Vegan Empanadas 3 Ways: Spiced Apple, Mushroom Spinach, and Corn

Vegan Empanadas 3 Ways: Spiced Apple, Mushroom Spinach, and Corn

Did someone say vegan empanadas? 

In this episode of EATKINDLY With Me, Amanda Castillo shows us how to make three, drool-worthy types of vegan empanadas: spiced apple, mushroom and spinach, and creamy corn.

“If you didn’t know, April 8 is actually National Empanada Day,” she explains. Empanadas originated in Galicia, Spain, and are now enjoyed all over the world.

“What’s so amazing about empanadas is how versatile they can be,” Castillo adds.
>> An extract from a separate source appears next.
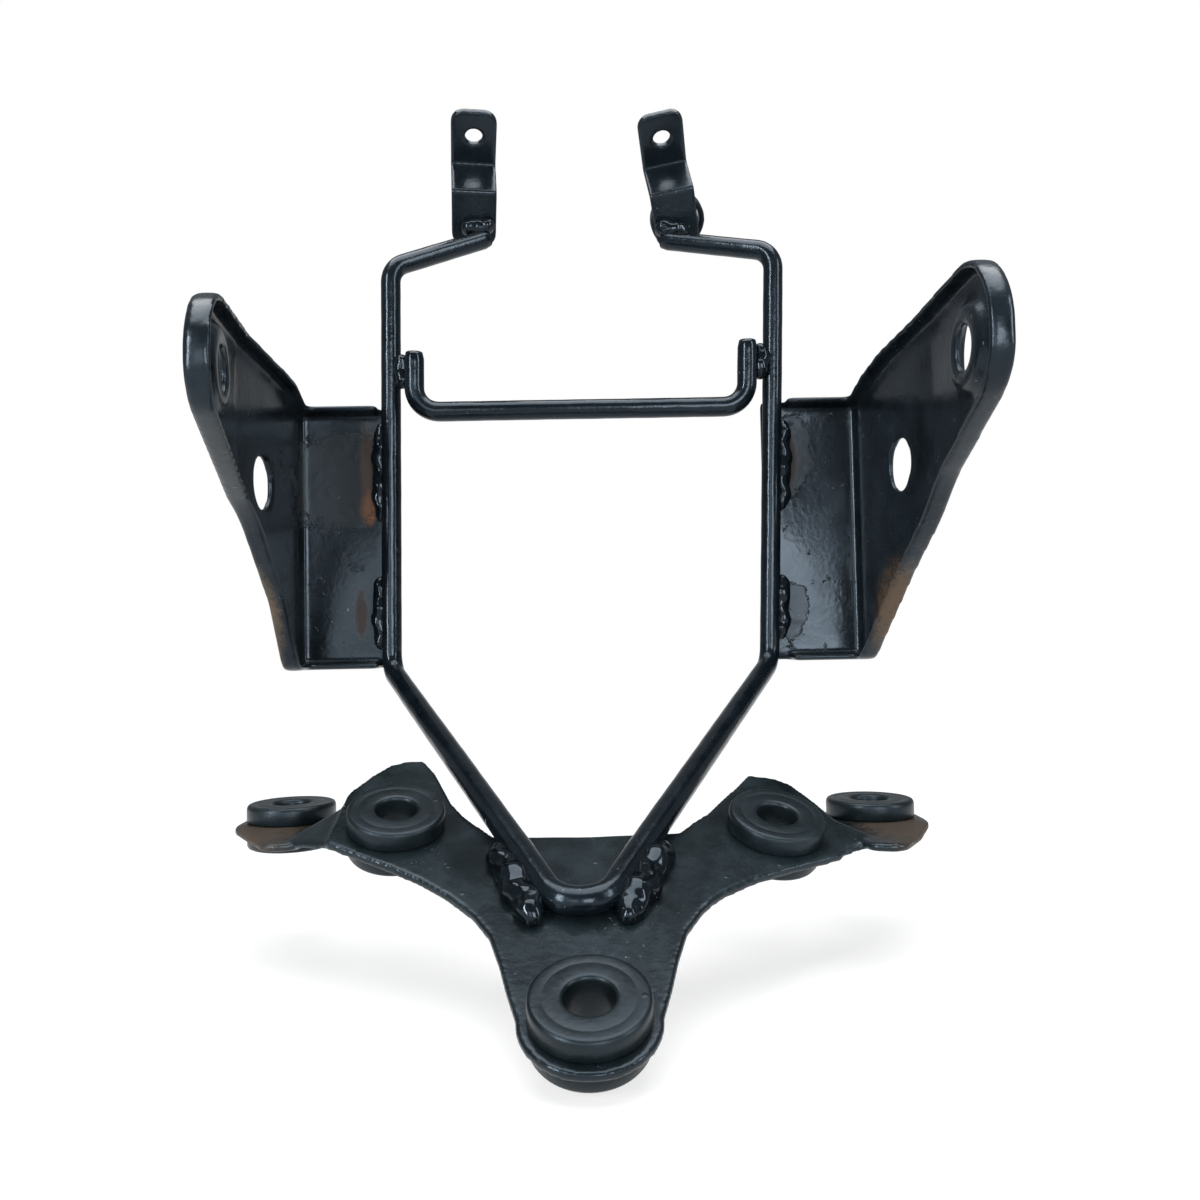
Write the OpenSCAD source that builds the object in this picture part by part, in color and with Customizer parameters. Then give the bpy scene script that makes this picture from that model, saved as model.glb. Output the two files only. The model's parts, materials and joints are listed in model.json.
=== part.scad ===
// Headlight mounting bracket for a motorcycle: a bent round bar carries two pressed
// side brackets for the lamp, two upper tabs, a cross bar and a flat base plate with
// five rubber grommets. Millimetres, +X to the right, +Y to the rear, +Z up.
// The origin is on the axis of the front grommet, level with the plate's top face.

/* [Rod frame] */
// Diameter of the round bar
rod_d = 6; // [5:0.5:7]
// Distance of each upright's foot from the middle, left and right
foot_x = [58.6, 57.4]; // [54:0.2:64]
// Distance of each upright's top from the middle, left and right
upright_top_x = [57.6, 61.8]; // [54:0.2:66]
// Length of each upright from foot to top corner, left and right
upright_h = [124.7, 128.4]; // [112:0.1:140]
// Radius of the bar's bends at its centre line
bend_r = 7.5; // [6:0.5:10]
// Distance of the bar's lower corners behind the front grommet, along the plate
leg_back = 144; // [134:1:156]
// Distance of the point of the V behind the front grommet, along the plate
apex_back = 17.5; // [15:0.5:20]
// Sideways offset of the point of the V, as welded
apex_shift = -1.5; // [-3:0.5:3]
// Distance of each top arm's end from the middle
arm_end_x = 29; // [26:0.5:34]
// Distance of the top arms' ends behind the uprights
arm_end_back = 18.5; // [14:0.5:22]
// Rise of each top arm from the upright's corner to its end, left and right
arm_rise = [16.5, 11.4]; // [8:0.1:22]

/* [Cross bar] */
// Height of the cross bar's left and right end over the uprights' feet
cross_h = [78.5, 78.7]; // [60:0.1:95]
// Distance of the cross bar in front of the uprights
cross_fwd = 4; // [3:0.5:5]
// Sideways distance from upright to hook, centre to centre, left and right
hook_gap = [7.8, 8.5]; // [7.2:0.1:9]
// Length of each upturned hook above the bar, left and right
hook_h = [18.3, 20.4]; // [14:0.2:26]

/* [Side brackets] */
// Thickness of the pressed sheet
sheet_t = 2; // [1.5:0.1:2.4]
// Height of the flat pan's lower edge over the uprights' feet
pan_low = 0.4; // [0:0.1:6]
// Height of the flat pan
pan_h = 80.6; // [70:0.1:90]
// Distance of the ear's inner face from the middle at the fold
ear_x = 86.5; // [80:0.5:96]
// Width of the flange along the pan's top and bottom edge
pan_flange = 6; // [4:0.5:9]
// Width of the flange around the ear
ear_flange = 4; // [3:0.5:7]
// Outward angle of the ear's rear half, left and right
ear_flare = [1, 5]; // [-2:0.5:8]
// Angle of the ear's front half to straight ahead, left and right
nose_turn = [-9, -2]; // [-10:0.5:4]
// Distances forward of the pan at which the ear's top edge turns
rise_at = [6.5, 16, 30, 58]; // [5:0.5:62]
// Rise of the left ear's top edge over the pan's at those places
left_rise = [0.4, 4.6, 5.9, 7.3]; // [0:0.1:12]
// Rise of the right ear's top edge over the pan's at those places
right_rise = [1, 4.6, 7.6, 10.2]; // [0:0.1:12]
// Height of the ear's top edge at its front end, over the pivot hole, left and right
nose_rise = [15, 19]; // [12:0.1:22]
// Drop of the ear's front end below the pivot hole, left and right
nose_drop = [10, 10.6]; // [8:0.1:13]
// Radius of the ear's upper front corner, left and right
nose_round = [17, 19]; // [10:0.5:20]
// Reach of the ear forward of the pan, left and right
ear_reach = [105.4, 107]; // [98:0.2:116]
// Distance of the bend in the ear's lower edge forward of the pan, left and right
belly_at = [52, 68]; // [46:1:72]
// Drop of that bend below the pivot hole, left and right
belly_drop = [28, 27.4]; // [24:0.2:32]
// Distance of the second bend in the lower edge forward of the pan, left and right
knee_at = [28, 38]; // [24:1:42]
// Height of the second bend over the pan's lower edge, left and right
knee_up = [20.1, 23.6]; // [16:0.1:28]
// Distance of the lower edge's heel forward of the pan, left and right
heel_at = [15.5, 9]; // [8:0.5:18]
// Distance of the crease in the ear forward of the pan
crease_at = 57; // [50:1:64]
// Distance of the lamp pivot hole forward of the pan
pivot_at = 87; // [84:0.5:91]
// Drop of the lamp pivot hole below the pan's top edge, left and right
pivot_drop = [10.5, 8.1]; // [7:0.1:13]
// Diameter of the lamp pivot hole
pivot_d = 10; // [8:0.5:12]
// Outer diameter of the pressed pad round the pivot hole
pad_d = 18.6; // [16:0.2:20]
// Height of the pressed pad above the sheet
pad_h = 3; // [2.2:0.1:4]
// Distance of the plain round hole forward of the pan, left and right
window_at = [34.8, 33.4]; // [30:0.2:42]
// Height of the plain round hole over the uprights' feet, left and right
window_h = [53, 55.5]; // [48:0.1:58]
// Diameter of the plain round hole
window_d = 14.2; // [10:0.2:17]

/* [Upper tabs] */
// Width of the tab strip
tab_w = 14.6; // [12:0.2:18]
// Thickness of the tab strip
tab_t = 2.4; // [2:0.1:3]
// Distance of each tab's foot outward of the arm's end, left and right
tab_out = [4.4, 5.4]; // [1:0.2:6.4]
// Lengths of the lower, middle and upper stretch of a tab
tab_len = [17.3, 13.4, 19.4]; // [12:0.1:24]
// Forward lean of the lower, middle and upper stretch of a tab
tab_lean = [44, -26, 62]; // [-40:1:70]
// Sideways turn of each tab toward the middle, left and right
tab_turn = [0, 10]; // [-4:1:14]
// Twist of each tab about the upright direction, left and right
tab_yaw = [7.5, 5]; // [0:0.5:10]
// Diameter of the hole in a tab
tab_hole_d = 5.6; // [4:0.1:6.6]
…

She shares an empanada dough recipe based on her aunt’s recipe. “She has this dough that can easily be made vegan. So that is the dough I’m going to be sharing with you guys today,” she says.

Vegan Empanadas 3 Ways: Spiced Apple, Mushroom Spinach, and Corn
Castillo uses Mexican beer to make the vegan empanada dough. | Amanda Castillo/LIVEKINDLY

Empanada Dough With Beer

First, Castillo shows us how to make the dough. She uses a pastry cutter to blend the ingredients together. “But if you don’t have one of these, a food processor works as well,” she explains.

And the dough’s hero ingredient? Mexican beer. “I have made this recipe with Coors Light—yes, that is vegan—so is Modelo and Corona. So use any favorite beer that you have on hand,” she continues. For those who aren’t old enough to purchase beer or simply don’t like it, Castillo does give a beer-free empanada dough recipe by Plant Well.

Vegan Empanadas 3 Ways: Spiced Apple, Mushroom Spinach, and Corn
These vegan empanadas will take you from breakfast to dinner. | Amanda Castillo/LIVEKINDLY

Spiced Apple Filling

“The first filling I want to start off with is the spiced apple because this one takes a little bit longer to cool,” Castillo explains. Any type of apple can be used to make this recipe. However, Castillo says she prefers to use Honey Crisp apples.

Mushroom and Spinach Filling

For those who aren’t a fan of mushrooms, Castillo says to not fret. “If you don’t love mushrooms, still try out this recipe because I swear, it may change your mind,” she says. “It’s so good.”

Creamy Corn Filling

“For the corn filling, I would say this has the most ingredients out of all three,” she explains. “But, that’s because it’s super flavorful and, may I say, it’s probably my favorite.” 

Castillo uses a food processor to pulse the corn-filling ingredients together. “For this, I like to add a half cup of pepper jack vegan cheese,” she continues. But, you can also use whatever dairy-free cheese you have on hand.

How to Fill and Seal Empanadas, Step-by-Step


  1. Remove dough from fridge and roll out on a floured surface as thin as you can, about ¼ inch. Preheat oven to 350°F.
  2. Cut round circles using a bowl, cup, or round cookie cutter. I used a 5-inch bowl for larger empanadas and a 3-inch cup for mini empanadas.
  3. Roll out the dough circles even more for a larger surface area. Mine were 5 inches in diameter after rolling.
  4. For mini empanadas, place 1-2 Tbsp of filling into the center of the round. For larger empanadas, place ¼ cup of filling. 
  5. Dip your finger in water and run your finger along the entire edge of the circle of dough. Fold the empanada in half and press the edges together firmly all the way around. Take the time to perform this step, as it will prevent the filling from leaking out during baking.
  6. Seal the empanadas as desired. A fork can be used to create a crimped edge. You can pinch the edges all around to create a “star” effect. You can also fold the edge around itself from one end to the other to create a braided effect.
  7. Bake the empanadas at 350°F for 15 minutes, then broil at 525°F for 5 minutes.